◆ WHAT NEEDS TO BE DONE ◆
Copy out each line exactly as it appears.
# Start of DATA EXCERPT
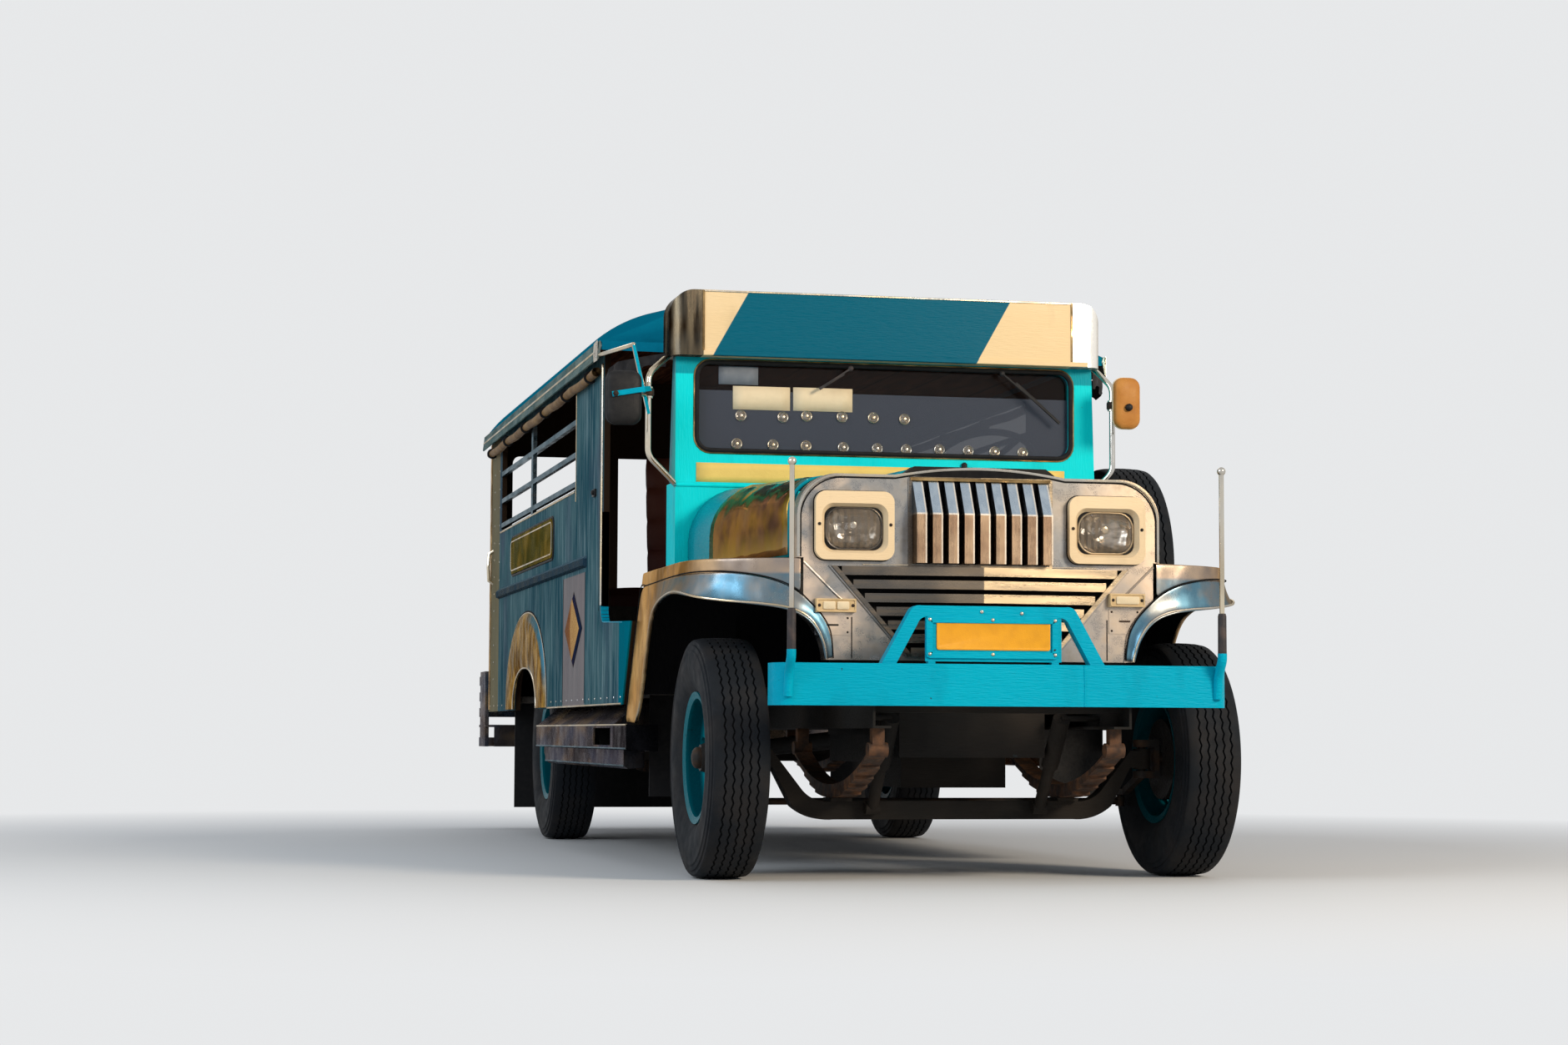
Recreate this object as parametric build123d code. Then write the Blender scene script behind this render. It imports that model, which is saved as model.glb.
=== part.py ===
from build123d import *
import os
from math import cos, hypot, pi, radians, sin

os.makedirs("parts", exist_ok=True)

# A short passenger jeepney, in millimetres, +Z up, the front facing -Y and the driver's side at +X.
# Lengths along the vehicle are stations behind the front axle, and save() moves the whole vehicle
# so that its origin is on the ground under the middle of its length.
WHEELBASE = 3720
FRONT_REACH = 714        # front axle to the feet of the guide poles
REAR_REACH = 5500        # front axle to the back of the rear step
FRONT_AXLE_Y = -(REAR_REACH - FRONT_REACH) / 2

TYRE_R = 400
TYRE_W = 205
BEAD_R = 206
FRONT_WHEEL_X = 804      # half of the front track
REAR_WHEEL_X = 794       # half of the rear track
AXLE_Z = TYRE_R
KINGPIN_X = 680
ARM_Y = 230              # the tie rod's stud behind the kingpin
TIE_ROD_Z = 250

BODY_X = 974             # half of the width over the stainless sides
WALL = 30
SKIRT_Z = 585            # lower edge of the body
FLOOR_Z = 650            # top of the floor
ROOF_EDGE_Z = 1940
ROOF_TOP_Z = 2300
ROOF_FULL_Y = 1370       # the roof reaches its full width here
ROOF_CROWN_Y = 2200      # and its full height here
BODY_REAR_Y = 5170
POST_Y = (1500, 2210)    # the broad post behind the doorway
REAR_POST_Y = 4760

GRILLE_Y = -360          # face of the grille shell
GRILLE_X = 620
GRILLE_TOP_Z = 1331
FENDER_X = 950
FENDER_Z = 1052
COWL_X = 800
COWL_Y = 880
LEDGE_Z = 1400
SCREEN_Y = 900
BUMPER_Y = -656
BUMPER_X = 754


def at_x(x):
    return lambda y, z: (x, y, z)


def at_y(y):
    return lambda x, z: (x, y, z)


def at_z(z):
    return lambda x, y: (x, y, z)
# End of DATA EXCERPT
◆ SOLUTION TO THE PROBLEM ◆
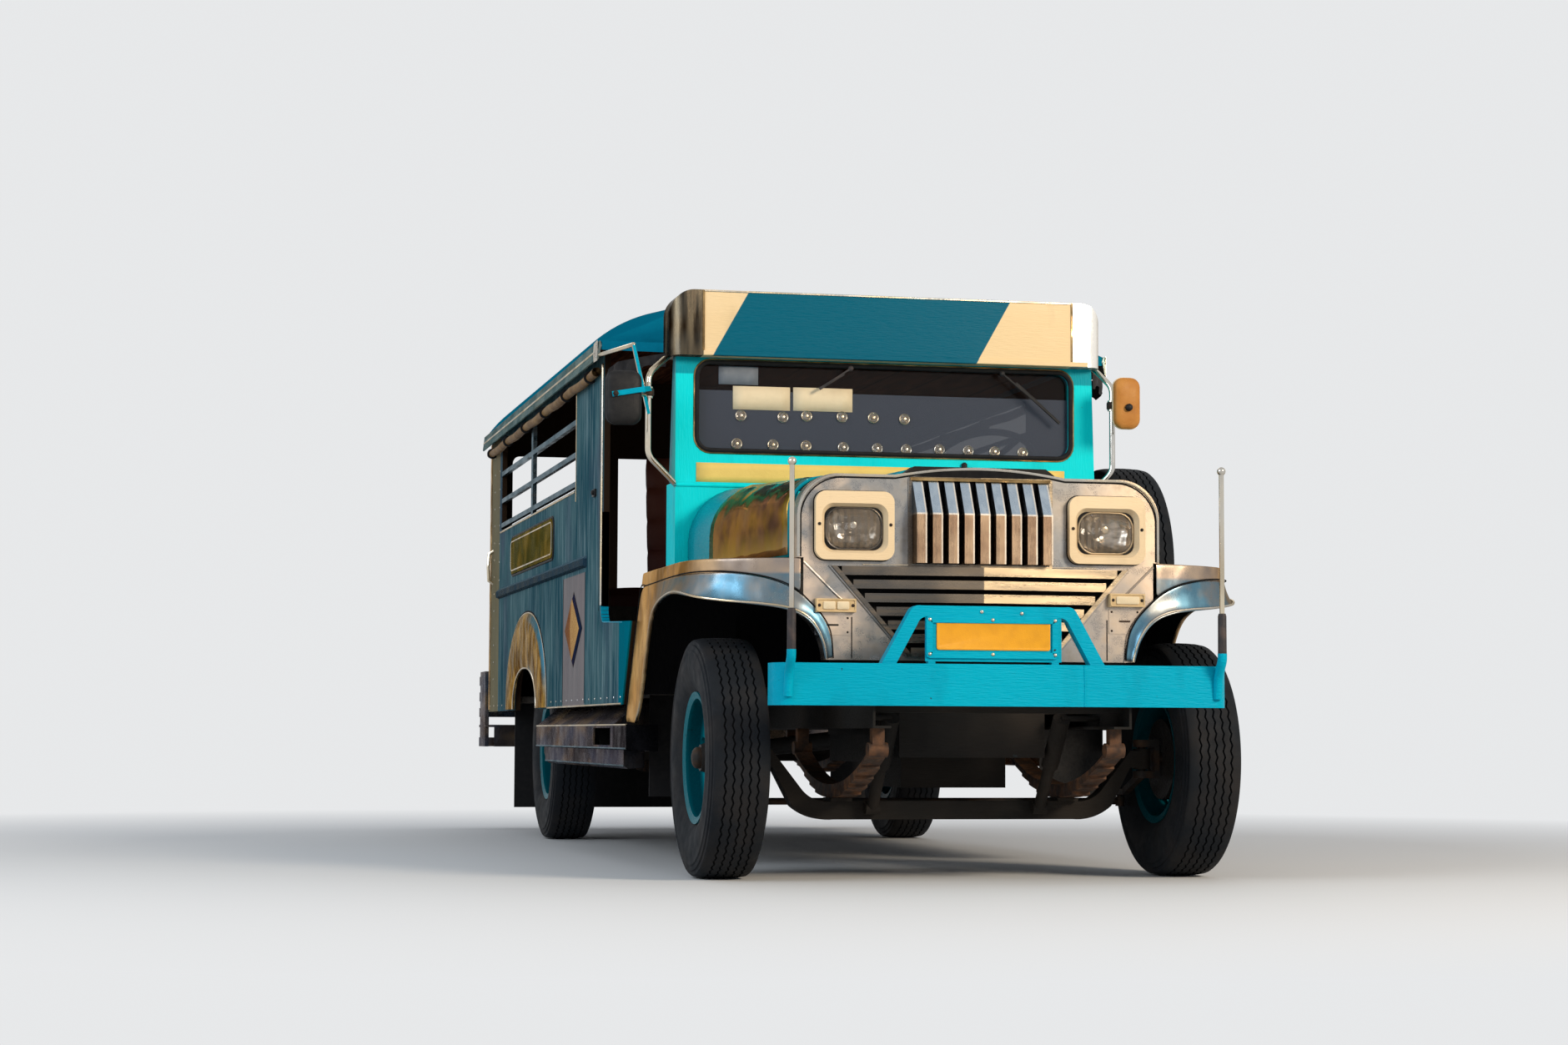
Recreate this object as parametric build123d code. Then write the Blender scene script behind this render. It imports that model, which is saved as model.glb.
=== part.py ===
from build123d import *
import os
from math import cos, hypot, pi, radians, sin

os.makedirs("parts", exist_ok=True)

# A short passenger jeepney, in millimetres, +Z up, the front facing -Y and the driver's side at +X.
# Lengths along the vehicle are stations behind the front axle, and save() moves the whole vehicle
# so that its origin is on the ground under the middle of its length.
WHEELBASE = 3720
FRONT_REACH = 714        # front axle to the feet of the guide poles
REAR_REACH = 5500        # front axle to the back of the rear step
FRONT_AXLE_Y = -(REAR_REACH - FRONT_REACH) / 2

TYRE_R = 400
TYRE_W = 205
BEAD_R = 206
FRONT_WHEEL_X = 804      # half of the front track
REAR_WHEEL_X = 794       # half of the rear track
AXLE_Z = TYRE_R
KINGPIN_X = 680
ARM_Y = 230              # the tie rod's stud behind the kingpin
TIE_ROD_Z = 250

BODY_X = 974             # half of the width over the stainless sides
WALL = 30
SKIRT_Z = 585            # lower edge of the body
FLOOR_Z = 650            # top of the floor
ROOF_EDGE_Z = 1940
ROOF_TOP_Z = 2300
ROOF_FULL_Y = 1370       # the roof reaches its full width here
ROOF_CROWN_Y = 2200      # and its full height here
BODY_REAR_Y = 5170
POST_Y = (1500, 2210)    # the broad post behind the doorway
REAR_POST_Y = 4760

GRILLE_Y = -360          # face of the grille shell
GRILLE_X = 620
GRILLE_TOP_Z = 1331
FENDER_X = 950
FENDER_Z = 1052
COWL_X = 800
COWL_Y = 880
LEDGE_Z = 1400
SCREEN_Y = 900
BUMPER_Y = -656
BUMPER_X = 754


def at_x(x):
    return lambda y, z: (x, y, z)


def at_y(y):
    return lambda x, z: (x, y, z)


def at_z(z):
    return lambda x, y: (x, y, z)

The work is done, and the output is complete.